Ahead of China-Vatican dialogue, a five-year plan to Sinicize the Church under the party

May 31, 2018 by  
Filed under Asia, newsletter-asia

China, May 31, 2018: The Patriotic Association of Chinese Catholics (PA) and the Council of Chinese Bishops (BCCC) have launched a “Five-Year Plan of Development for the Sinicization of the Catholic Church in China”. The plan was approved by acclamation in the Fourth Joint Meeting of the two national bodies, held last week, attended by the leaders of the two organizations, neither of which are recognized by the Holy See.

In his address to the gathering, Yu Bo, vice director of the State Administration for Religious Affairs, explained that ” The 4th coalition meeting is to implement deeper the spirit of the Ninteenh National Congress of the Communist Party in October 2017 and the spirit of the National Conference on Religious Work in April 2016, and to focus on the deliberations of a five-year plan to advance sinicization of the China Catholic Church”.
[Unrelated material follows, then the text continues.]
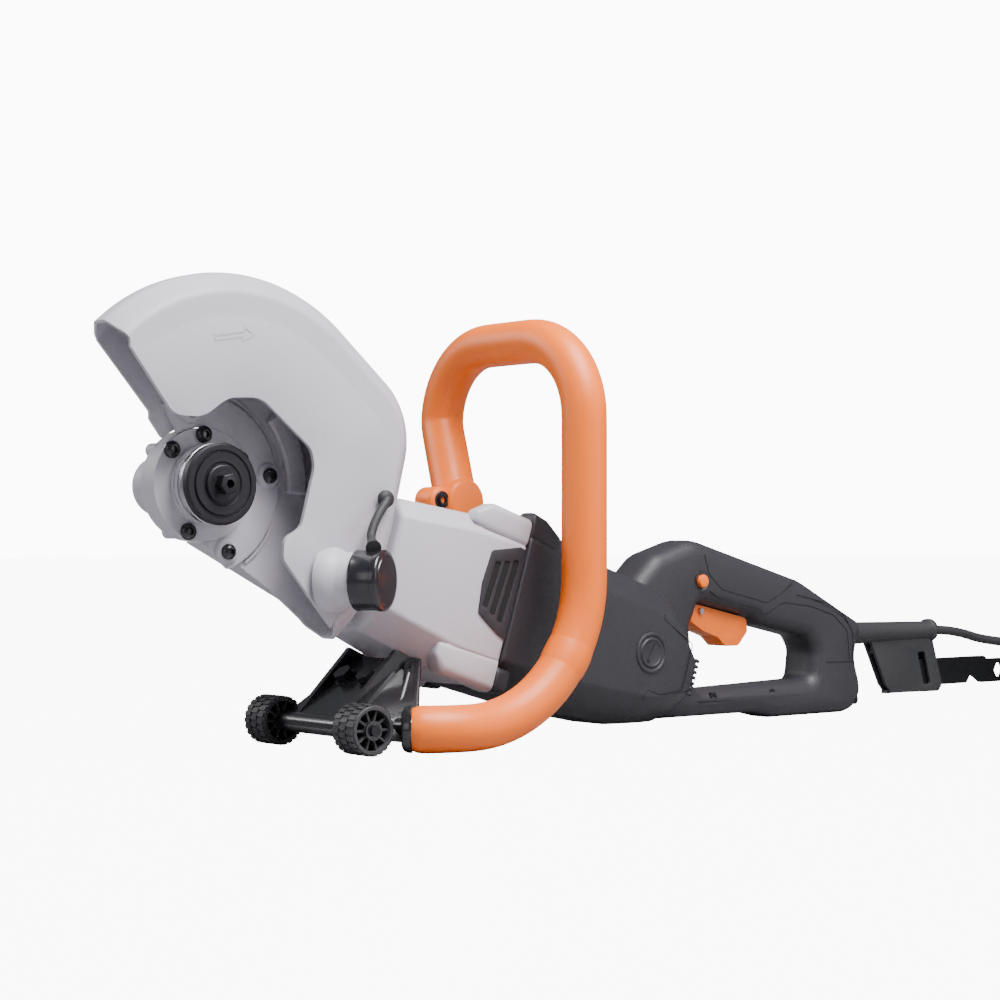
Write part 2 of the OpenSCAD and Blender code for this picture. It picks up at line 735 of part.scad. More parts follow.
module handle_screws() {
    y0 = body_y - handle_half_w + 1.5;
    color(dark_steel) for (p = handle_screw_xz) difference() {
        union() {
            y_rod(4, y0, y0 + 3.5, p.x, p.y);
            y_rod(1.85, y0 + 3, body_y + 11, p.x, p.y);
        }
        y_rod(1.6, y0 - 1, y0 + 1.5, p.x, p.y);
    }
}
trigger_pivot = [484, -97];
module trigger() {
    color(orange) difference() {
        side_plate(body_y - 9, body_y + 9) polygon(rounded([
            [475, -104, 2], [480, -92, 3], [537, -104, 3], [538, -115, 2], [529, -126, 5],
            [513, -126, 5], [505, -119, 8], [487, -113, 8]
        ]));
        y_rod(2.5 + run_gap, body_y - 12, body_y + 12, trigger_pivot.x, trigger_pivot.y);
    }
}
module trigger_pin() {
    color(steel) y_rod(2.5, body_y - 13, body_y + 13, trigger_pivot.x, trigger_pivot.y);
}
module lock_off_button() {
    color(orange) {
        y_rod(5.3, body_y - handle_half_w - 3.5, body_y - 14.4, 475, -72);
    }
}
module switch_block() {
    color(black) {
        side_plate(body_y - 11, body_y + 11) polygon([[490, -62], [545, -77], [542, -90], [488, -76]]);
    }
}
module soft_start_module() {
    color(black) motor_frame() translate([446, -16, -22]) cube([20, 32, 36]);
}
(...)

The “sinicization” of religions and of the Chinese Catholic Church has been a constant theme since 2015, when President Xi Jinping took part in a meeting of the United Front (the body that should oversee all the non-communist realities of China) . It involves:

a) increasing assimilation of Chinese culture into religious expression, eliminating “foreign influences”;

b) “independence from foreign influence” (which means to do without the mandate of the Holy See for episcopal ordinations);

c) submission to the Party because it must “guide” religions and must “hold firmly the role of leadership in all religious activities”.

No details of the 5-Year Outline were mentioned in the May 22 news release of the CCPA-BCCCC website. Even in the previous three coalition meetings, which have been devising contents for the Sinicization of the China Catholic Church, the CCPA-BCCCC website also gave no details. Some Catholic observers believed it was perhaps not to offend the Vatican, as China and the Vatican is undergoing negotiations and some illicit bishops in the national Church bodies are waiting for the Pope to absolve them.

However, a news report of the “Minzu Bao” (the official journal on religious and ethnic topics) of July 25 2017 on the first coalition meeting offered glimpses. It said the plan will be undertaken through five aspects. Based on a sincized Catholicism, it will

1. take unified action to link up the development of the China Church;

2. understand the history of the China Church;

3. drive theological research of the China Church;

4. pay emphasis on implementation in advancing evangelization and pastoral work;

5. focus on the manifestation of a sinicized China Church in architecture, arts, and liturgy.

The Fourth Common Meeting took place just as ecclesial sources in China and outside the country say that next week there will be a new round of negotiations between China and the Vatican. Last February, rumors had spread that there would be a meeting between the Chinese and Vatican delegations in March, but none took place. It was even rumored that if everything gets set in this early June meeting, another round would take place in late June for the signing of the accord.

In general, Chinese Catholics do not seem optimistic about the signing of the agreement. Violence against the Church has emerged in recent months (ban on minors going to church in Henan, destruction in Xinjiang, etc. …). In addition, on the internet, anonymous bloggers revealed a name list of about 20 bishops that the Holy See appointed before and after the China-Vatican negotiations resumed in 2014, implying the Holy See breached consensus in the negotiations.

In an interview with the South China Morning Post on May 18, Msgr. John Hung Shan-chuan, Archbishop of Taipei, said that the Pope told him that he would not compromise Catholic principles for the negotiations and that the power to appoint bishops must remain in the hands of the pontiff. For this, concludes Msgr. Hung, there is still no final agreement on the dialogue.

The “Sinicization” plan also involves the Protestant Church and was approved last April. Rumors have spread that the Communist Party would like to “rewrite the Bible”. In fact, according to Protestant scholars, this idea is ridiculous, but Christians should pay attention to attempts to re-interpret the Bible, as happened in the recent past in Latin America, when the “Pastoral Bibles”, which tried to re – interpret the Gospel message by bringing it closer to the communist ideology.